#### [Supplied data]
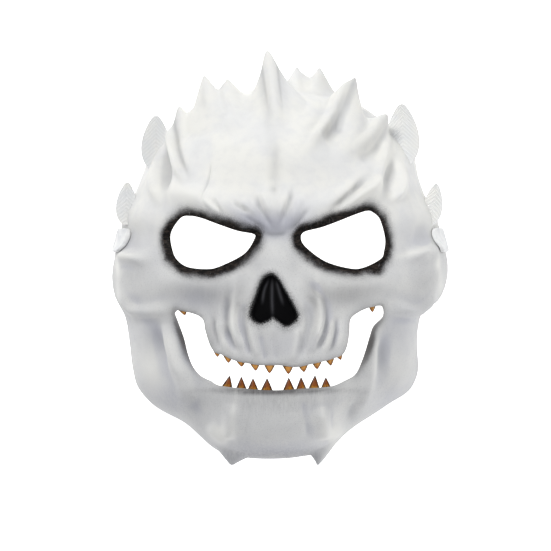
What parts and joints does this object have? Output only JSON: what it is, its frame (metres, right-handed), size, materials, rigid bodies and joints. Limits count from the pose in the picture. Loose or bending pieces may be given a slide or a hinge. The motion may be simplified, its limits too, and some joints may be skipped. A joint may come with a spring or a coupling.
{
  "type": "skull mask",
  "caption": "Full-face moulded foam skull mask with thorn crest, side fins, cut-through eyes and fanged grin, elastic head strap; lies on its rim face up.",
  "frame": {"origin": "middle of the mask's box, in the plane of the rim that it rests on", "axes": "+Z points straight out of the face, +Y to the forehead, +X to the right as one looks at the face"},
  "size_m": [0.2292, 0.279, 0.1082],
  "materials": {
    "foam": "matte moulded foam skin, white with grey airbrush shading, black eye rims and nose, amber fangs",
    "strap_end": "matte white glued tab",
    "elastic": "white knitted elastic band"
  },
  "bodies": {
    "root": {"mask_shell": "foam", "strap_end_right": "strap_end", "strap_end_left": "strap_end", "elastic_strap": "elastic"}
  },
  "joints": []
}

#### [Exercise aim]
Give back the whole listing exactly as it reads.

#### [Response to this exercise]
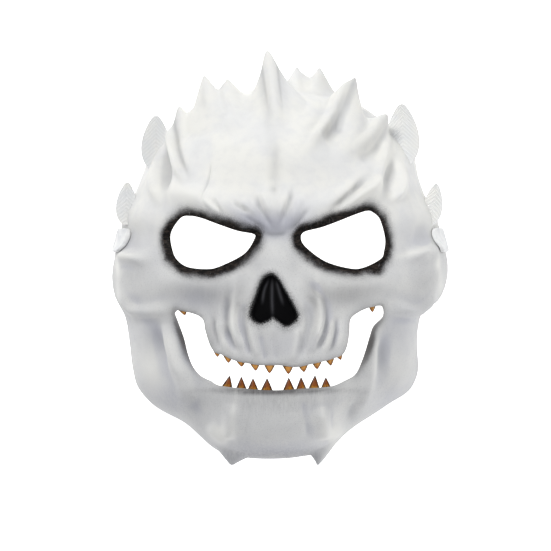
What parts and joints does this object have? Output only JSON: what it is, its frame (metres, right-handed), size, materials, rigid bodies and joints. Limits count from the pose in the picture. Loose or bending pieces may be given a slide or a hinge. The motion may be simplified, its limits too, and some joints may be skipped. A joint may come with a spring or a coupling.
{
  "type": "skull mask",
  "caption": "Full-face moulded foam skull mask with thorn crest, side fins, cut-through eyes and fanged grin, elastic head strap; lies on its rim face up.",
  "frame": {"origin": "middle of the mask's box, in the plane of the rim that it rests on", "axes": "+Z points straight out of the face, +Y to the forehead, +X to the right as one looks at the face"},
  "size_m": [0.2292, 0.279, 0.1082],
  "materials": {
    "foam": "matte moulded foam skin, white with grey airbrush shading, black eye rims and nose, amber fangs",
    "strap_end": "matte white glued tab",
    "elastic": "white knitted elastic band"
  },
  "bodies": {
    "root": {"mask_shell": "foam", "strap_end_right": "strap_end", "strap_end_left": "strap_end", "elastic_strap": "elastic"}
  },
  "joints": []
}